begin

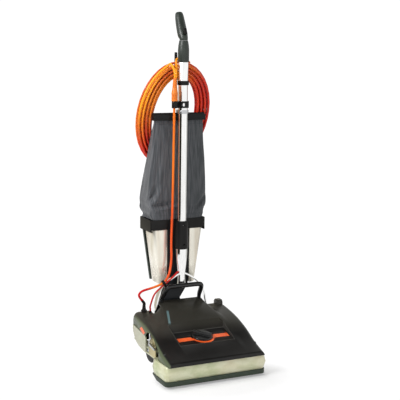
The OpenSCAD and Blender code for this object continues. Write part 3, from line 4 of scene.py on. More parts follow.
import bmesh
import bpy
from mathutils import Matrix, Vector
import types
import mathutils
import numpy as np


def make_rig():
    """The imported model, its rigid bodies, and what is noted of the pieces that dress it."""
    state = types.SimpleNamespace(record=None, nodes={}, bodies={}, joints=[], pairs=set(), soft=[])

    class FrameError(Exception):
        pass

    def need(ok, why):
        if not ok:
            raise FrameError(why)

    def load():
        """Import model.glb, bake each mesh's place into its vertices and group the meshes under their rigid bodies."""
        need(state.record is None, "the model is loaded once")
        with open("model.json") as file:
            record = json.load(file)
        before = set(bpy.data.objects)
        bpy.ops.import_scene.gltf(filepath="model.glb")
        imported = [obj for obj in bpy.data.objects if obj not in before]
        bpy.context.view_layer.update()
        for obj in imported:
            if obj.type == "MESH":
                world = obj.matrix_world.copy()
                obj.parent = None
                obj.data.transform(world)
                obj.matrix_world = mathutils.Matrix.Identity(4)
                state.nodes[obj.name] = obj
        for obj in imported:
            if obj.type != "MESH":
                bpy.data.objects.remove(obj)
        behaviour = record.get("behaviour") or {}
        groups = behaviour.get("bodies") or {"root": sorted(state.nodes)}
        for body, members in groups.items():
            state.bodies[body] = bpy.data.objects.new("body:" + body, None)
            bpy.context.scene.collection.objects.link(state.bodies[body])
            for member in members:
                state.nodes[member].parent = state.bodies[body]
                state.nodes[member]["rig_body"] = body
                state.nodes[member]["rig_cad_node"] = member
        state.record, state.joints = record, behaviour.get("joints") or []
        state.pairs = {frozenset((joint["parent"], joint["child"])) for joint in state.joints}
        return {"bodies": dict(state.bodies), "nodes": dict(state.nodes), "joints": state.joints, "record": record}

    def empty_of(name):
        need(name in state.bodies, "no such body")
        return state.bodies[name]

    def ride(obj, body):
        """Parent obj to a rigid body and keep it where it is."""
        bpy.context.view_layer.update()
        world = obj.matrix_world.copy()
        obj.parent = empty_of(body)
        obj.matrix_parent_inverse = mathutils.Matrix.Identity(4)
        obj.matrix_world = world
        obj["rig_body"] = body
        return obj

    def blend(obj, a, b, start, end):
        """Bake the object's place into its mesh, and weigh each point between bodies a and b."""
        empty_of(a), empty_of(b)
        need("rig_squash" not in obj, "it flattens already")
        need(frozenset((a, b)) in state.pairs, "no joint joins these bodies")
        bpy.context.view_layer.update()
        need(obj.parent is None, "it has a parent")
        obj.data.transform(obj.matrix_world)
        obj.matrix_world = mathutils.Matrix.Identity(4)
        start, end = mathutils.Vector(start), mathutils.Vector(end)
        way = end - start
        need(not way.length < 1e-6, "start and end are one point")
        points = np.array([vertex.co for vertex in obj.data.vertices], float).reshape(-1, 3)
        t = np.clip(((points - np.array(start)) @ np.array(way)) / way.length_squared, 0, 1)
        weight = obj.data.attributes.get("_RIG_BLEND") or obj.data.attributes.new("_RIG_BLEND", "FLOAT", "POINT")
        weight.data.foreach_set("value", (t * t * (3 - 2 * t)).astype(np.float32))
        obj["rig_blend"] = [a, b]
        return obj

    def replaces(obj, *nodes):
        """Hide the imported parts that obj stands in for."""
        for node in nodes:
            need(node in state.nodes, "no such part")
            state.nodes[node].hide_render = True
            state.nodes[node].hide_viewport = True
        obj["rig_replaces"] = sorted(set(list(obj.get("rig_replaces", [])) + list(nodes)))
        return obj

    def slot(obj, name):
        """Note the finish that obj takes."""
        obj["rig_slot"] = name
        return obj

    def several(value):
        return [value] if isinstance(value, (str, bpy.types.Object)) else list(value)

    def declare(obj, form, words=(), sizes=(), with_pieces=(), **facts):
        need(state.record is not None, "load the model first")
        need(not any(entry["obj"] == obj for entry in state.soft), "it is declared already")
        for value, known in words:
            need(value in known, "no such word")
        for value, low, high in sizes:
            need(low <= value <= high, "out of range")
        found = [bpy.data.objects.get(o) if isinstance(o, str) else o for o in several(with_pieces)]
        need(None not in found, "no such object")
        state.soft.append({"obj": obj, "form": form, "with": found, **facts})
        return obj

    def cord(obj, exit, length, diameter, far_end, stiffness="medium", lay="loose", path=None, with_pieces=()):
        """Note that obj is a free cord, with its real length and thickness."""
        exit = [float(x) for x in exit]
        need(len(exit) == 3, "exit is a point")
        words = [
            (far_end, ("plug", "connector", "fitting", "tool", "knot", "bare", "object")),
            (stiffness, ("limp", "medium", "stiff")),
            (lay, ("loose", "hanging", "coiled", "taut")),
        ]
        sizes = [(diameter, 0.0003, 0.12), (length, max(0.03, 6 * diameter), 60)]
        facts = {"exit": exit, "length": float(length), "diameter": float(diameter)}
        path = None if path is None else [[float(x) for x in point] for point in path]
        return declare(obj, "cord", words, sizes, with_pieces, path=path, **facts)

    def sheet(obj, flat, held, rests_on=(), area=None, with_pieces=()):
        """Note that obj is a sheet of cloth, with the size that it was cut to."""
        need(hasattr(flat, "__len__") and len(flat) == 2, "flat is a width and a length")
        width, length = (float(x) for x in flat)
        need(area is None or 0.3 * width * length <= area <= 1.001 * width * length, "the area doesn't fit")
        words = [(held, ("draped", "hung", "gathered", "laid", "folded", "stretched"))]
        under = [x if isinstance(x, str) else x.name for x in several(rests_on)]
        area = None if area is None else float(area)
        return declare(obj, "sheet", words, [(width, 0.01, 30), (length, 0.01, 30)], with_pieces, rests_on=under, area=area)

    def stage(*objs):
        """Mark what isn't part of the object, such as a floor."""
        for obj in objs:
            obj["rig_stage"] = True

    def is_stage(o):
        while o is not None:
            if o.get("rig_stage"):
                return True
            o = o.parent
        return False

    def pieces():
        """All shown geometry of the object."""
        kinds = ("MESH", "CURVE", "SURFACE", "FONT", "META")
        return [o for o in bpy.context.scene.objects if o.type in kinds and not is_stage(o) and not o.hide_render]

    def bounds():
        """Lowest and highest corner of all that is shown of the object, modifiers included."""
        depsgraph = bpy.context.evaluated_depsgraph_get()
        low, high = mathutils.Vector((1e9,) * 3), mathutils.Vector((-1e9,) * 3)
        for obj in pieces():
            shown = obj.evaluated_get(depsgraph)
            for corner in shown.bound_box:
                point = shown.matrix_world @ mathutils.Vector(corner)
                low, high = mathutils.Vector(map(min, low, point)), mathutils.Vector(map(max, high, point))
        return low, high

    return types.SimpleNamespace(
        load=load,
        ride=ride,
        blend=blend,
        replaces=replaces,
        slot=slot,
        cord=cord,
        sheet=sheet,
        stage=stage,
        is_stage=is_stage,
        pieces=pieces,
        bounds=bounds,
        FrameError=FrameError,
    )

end

AIM OF THE EXERCISE — Extract the complete data, matching each line exactly.

EXPECTED ANSWER —
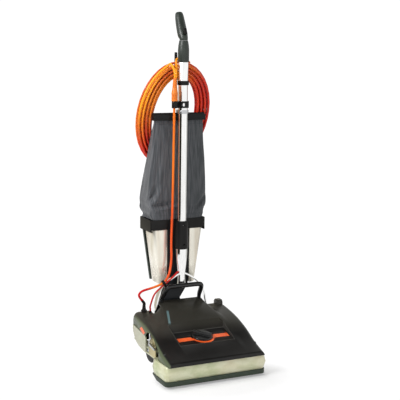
The OpenSCAD and Blender code for this object continues. Write part 3, from line 4 of scene.py on. More parts follow.
import bmesh
import bpy
from mathutils import Matrix, Vector
import types
import mathutils
import numpy as np


def make_rig():
    """The imported model, its rigid bodies, and what is noted of the pieces that dress it."""
    state = types.SimpleNamespace(record=None, nodes={}, bodies={}, joints=[], pairs=set(), soft=[])

    class FrameError(Exception):
        pass

    def need(ok, why):
        if not ok:
            raise FrameError(why)

    def load():
        """Import model.glb, bake each mesh's place into its vertices and group the meshes under their rigid bodies."""
        need(state.record is None, "the model is loaded once")
        with open("model.json") as file:
            record = json.load(file)
        before = set(bpy.data.objects)
        bpy.ops.import_scene.gltf(filepath="model.glb")
        imported = [obj for obj in bpy.data.objects if obj not in before]
        bpy.context.view_layer.update()
        for obj in imported:
            if obj.type == "MESH":
                world = obj.matrix_world.copy()
                obj.parent = None
                obj.data.transform(world)
                obj.matrix_world = mathutils.Matrix.Identity(4)
                state.nodes[obj.name] = obj
        for obj in imported:
            if obj.type != "MESH":
                bpy.data.objects.remove(obj)
        behaviour = record.get("behaviour") or {}
        groups = behaviour.get("bodies") or {"root": sorted(state.nodes)}
        for body, members in groups.items():
            state.bodies[body] = bpy.data.objects.new("body:" + body, None)
            bpy.context.scene.collection.objects.link(state.bodies[body])
            for member in members:
                state.nodes[member].parent = state.bodies[body]
                state.nodes[member]["rig_body"] = body
                state.nodes[member]["rig_cad_node"] = member
        state.record, state.joints = record, behaviour.get("joints") or []
        state.pairs = {frozenset((joint["parent"], joint["child"])) for joint in state.joints}
        return {"bodies": dict(state.bodies), "nodes": dict(state.nodes), "joints": state.joints, "record": record}

    def empty_of(name):
        need(name in state.bodies, "no such body")
        return state.bodies[name]

    def ride(obj, body):
        """Parent obj to a rigid body and keep it where it is."""
        bpy.context.view_layer.update()
        world = obj.matrix_world.copy()
        obj.parent = empty_of(body)
        obj.matrix_parent_inverse = mathutils.Matrix.Identity(4)
        obj.matrix_world = world
        obj["rig_body"] = body
        return obj

    def blend(obj, a, b, start, end):
        """Bake the object's place into its mesh, and weigh each point between bodies a and b."""
        empty_of(a), empty_of(b)
        need("rig_squash" not in obj, "it flattens already")
        need(frozenset((a, b)) in state.pairs, "no joint joins these bodies")
        bpy.context.view_layer.update()
        need(obj.parent is None, "it has a parent")
        obj.data.transform(obj.matrix_world)
        obj.matrix_world = mathutils.Matrix.Identity(4)
        start, end = mathutils.Vector(start), mathutils.Vector(end)
        way = end - start
        need(not way.length < 1e-6, "start and end are one point")
        points = np.array([vertex.co for vertex in obj.data.vertices], float).reshape(-1, 3)
        t = np.clip(((points - np.array(start)) @ np.array(way)) / way.length_squared, 0, 1)
        weight = obj.data.attributes.get("_RIG_BLEND") or obj.data.attributes.new("_RIG_BLEND", "FLOAT", "POINT")
        weight.data.foreach_set("value", (t * t * (3 - 2 * t)).astype(np.float32))
        obj["rig_blend"] = [a, b]
        return obj

    def replaces(obj, *nodes):
        """Hide the imported parts that obj stands in for."""
        for node in nodes:
            need(node in state.nodes, "no such part")
            state.nodes[node].hide_render = True
            state.nodes[node].hide_viewport = True
        obj["rig_replaces"] = sorted(set(list(obj.get("rig_replaces", [])) + list(nodes)))
        return obj

    def slot(obj, name):
        """Note the finish that obj takes."""
        obj["rig_slot"] = name
        return obj

    def several(value):
        return [value] if isinstance(value, (str, bpy.types.Object)) else list(value)

    def declare(obj, form, words=(), sizes=(), with_pieces=(), **facts):
        need(state.record is not None, "load the model first")
        need(not any(entry["obj"] == obj for entry in state.soft), "it is declared already")
        for value, known in words:
            need(value in known, "no such word")
        for value, low, high in sizes:
            need(low <= value <= high, "out of range")
        found = [bpy.data.objects.get(o) if isinstance(o, str) else o for o in several(with_pieces)]
        need(None not in found, "no such object")
        state.soft.append({"obj": obj, "form": form, "with": found, **facts})
        return obj

    def cord(obj, exit, length, diameter, far_end, stiffness="medium", lay="loose", path=None, with_pieces=()):
        """Note that obj is a free cord, with its real length and thickness."""
        exit = [float(x) for x in exit]
        need(len(exit) == 3, "exit is a point")
        words = [
            (far_end, ("plug", "connector", "fitting", "tool", "knot", "bare", "object")),
            (stiffness, ("limp", "medium", "stiff")),
            (lay, ("loose", "hanging", "coiled", "taut")),
        ]
        sizes = [(diameter, 0.0003, 0.12), (length, max(0.03, 6 * diameter), 60)]
        facts = {"exit": exit, "length": float(length), "diameter": float(diameter)}
        path = None if path is None else [[float(x) for x in point] for point in path]
        return declare(obj, "cord", words, sizes, with_pieces, path=path, **facts)

    def sheet(obj, flat, held, rests_on=(), area=None, with_pieces=()):
        """Note that obj is a sheet of cloth, with the size that it was cut to."""
        need(hasattr(flat, "__len__") and len(flat) == 2, "flat is a width and a length")
        width, length = (float(x) for x in flat)
        need(area is None or 0.3 * width * length <= area <= 1.001 * width * length, "the area doesn't fit")
        words = [(held, ("draped", "hung", "gathered", "laid", "folded", "stretched"))]
        under = [x if isinstance(x, str) else x.name for x in several(rests_on)]
        area = None if area is None else float(area)
        return declare(obj, "sheet", words, [(width, 0.01, 30), (length, 0.01, 30)], with_pieces, rests_on=under, area=area)

    def stage(*objs):
        """Mark what isn't part of the object, such as a floor."""
        for obj in objs:
            obj["rig_stage"] = True

    def is_stage(o):
        while o is not None:
            if o.get("rig_stage"):
                return True
            o = o.parent
        return False

    def pieces():
        """All shown geometry of the object."""
        kinds = ("MESH", "CURVE", "SURFACE", "FONT", "META")
        return [o for o in bpy.context.scene.objects if o.type in kinds and not is_stage(o) and not o.hide_render]

    def bounds():
        """Lowest and highest corner of all that is shown of the object, modifiers included."""
        depsgraph = bpy.context.evaluated_depsgraph_get()
        low, high = mathutils.Vector((1e9,) * 3), mathutils.Vector((-1e9,) * 3)
        for obj in pieces():
            shown = obj.evaluated_get(depsgraph)
            for corner in shown.bound_box:
                point = shown.matrix_world @ mathutils.Vector(corner)
                low, high = mathutils.Vector(map(min, low, point)), mathutils.Vector(map(max, high, point))
        return low, high

    return types.SimpleNamespace(
        load=load,
        ride=ride,
        blend=blend,
        replaces=replaces,
        slot=slot,
        cord=cord,
        sheet=sheet,
        stage=stage,
        is_stage=is_stage,
        pieces=pieces,
        bounds=bounds,
        FrameError=FrameError,
    )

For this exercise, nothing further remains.